Поворотный круг, кстати, стал одним из важнейших средств выразительности в спектакле «Месяц в деревне» того же театра (постановка Григория Лифанова). Здесь зрителям предлагается пространство нарочитой, почти барочной красоты, которое много раз поворачивается на круге, демонстрируя себя во всей красе. Вначале, когда герои застывают и кружатся в резных до вычурности декорациях-«беседках», кажется, что так работает ностальгически-любовное воображение Натальи Петровны (Валентина Огданская). Но потом кружить начинают все, и уже не очень ясно, где реальность, а где мечта. Эстетское прочтение «Месяца в деревне» смещает привычные акценты трактовки пьесы: экстатические интонации актеров не очень правдоподобны, отношения обрываются, психологический рисунок набросан штрихами. Мир, в котором происходят события, относится к некой условной реальности: от кринолинов Наталья Петровна постепенно проходит курс мод вплоть до середины XX века, выходя в одной из ключевых сцен в откровенном черном платье, очень напоминающем костюм Душечки Мэрилин Монро («В джазе только девушки»). Максим Веселов, играющий Беляева, поет, как настоящая рок-звезда, — но далее эта нить не продолжена. Страсти героев условны, как висящая под потолком огромная малина, и мало кто верит в то, что происходит, за исключением разве что сдержанно-страстного Ракитина (Геннадий Ченцов) и забавного Шпигельского (Анатолий Бобер).

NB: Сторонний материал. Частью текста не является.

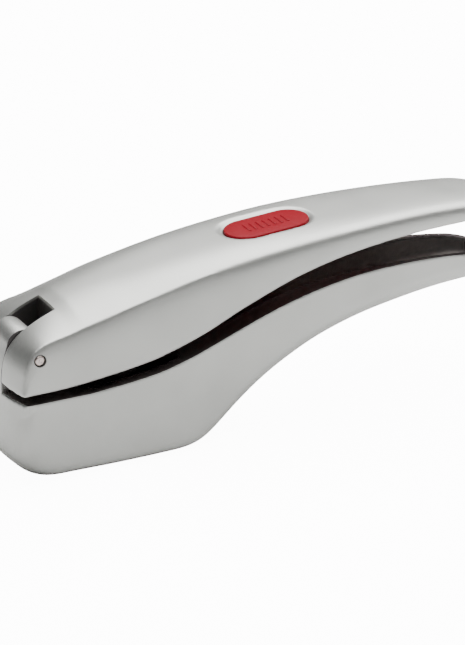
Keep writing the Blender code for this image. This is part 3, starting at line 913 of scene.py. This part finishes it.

«Амуры в снегу». Фото — архив театра.
Приз за лучший ансамбль на фестивале оказался не утешительным, как это иногда бывает, а вполне адресным: драматический театр Черноморского флота имени Б. А. Лавренёва вообще живет спаянной, ансамблевой жизнью, потому что только так можно преодолевать все организационные сложности жизни театра, принадлежащего военно-морским силам. Они показали на фестивале «Амуров в снегу», музыкальную версию фонвизинского «Бригадира» в постановке Екатерины Гранитовой-Лавровской. И, несмотря на фактический повтор московского спектакля того же режиссера, на сложность вокальных задач, на непростой текст — постановка оказалась цельной и радостной; да, это «зрительский» спектакль, но проникнутый единством настроения и действия. Здесь немало интересных актерских работ: зефирно-изящная мечтательная куколка-советница (Светлана Агафошина), недалекая, но честная и размашисто-красивая русская барыня бригадирша (Ксения Витковская), воспитанный в любви к Европе изящный Иван (Илья Домбровский)… А еще замечательные герои — как будто бы второго плана, но на самом деле организующие этот любвеобильный мир снегов: слуга с самоваром (Николай Коваленко) и три очаровательные крепостные грации (Мария Соболева, Светлана Энакина, Анастасия Сысоева). Здесь есть волшебный буфет-трансформатор, Эйфелева башня из табуреток, звучит гармоничный ночной септет, а главное — все артисты понимают, про что играют, и преодоление музыкальных задач происходит на легком дыхании. Появилась надежда, что с новым руководством (а оно меняется) театр Лавренёва обретет и новые творческие векторы; а приличная труппа и боевой задор у них уже есть.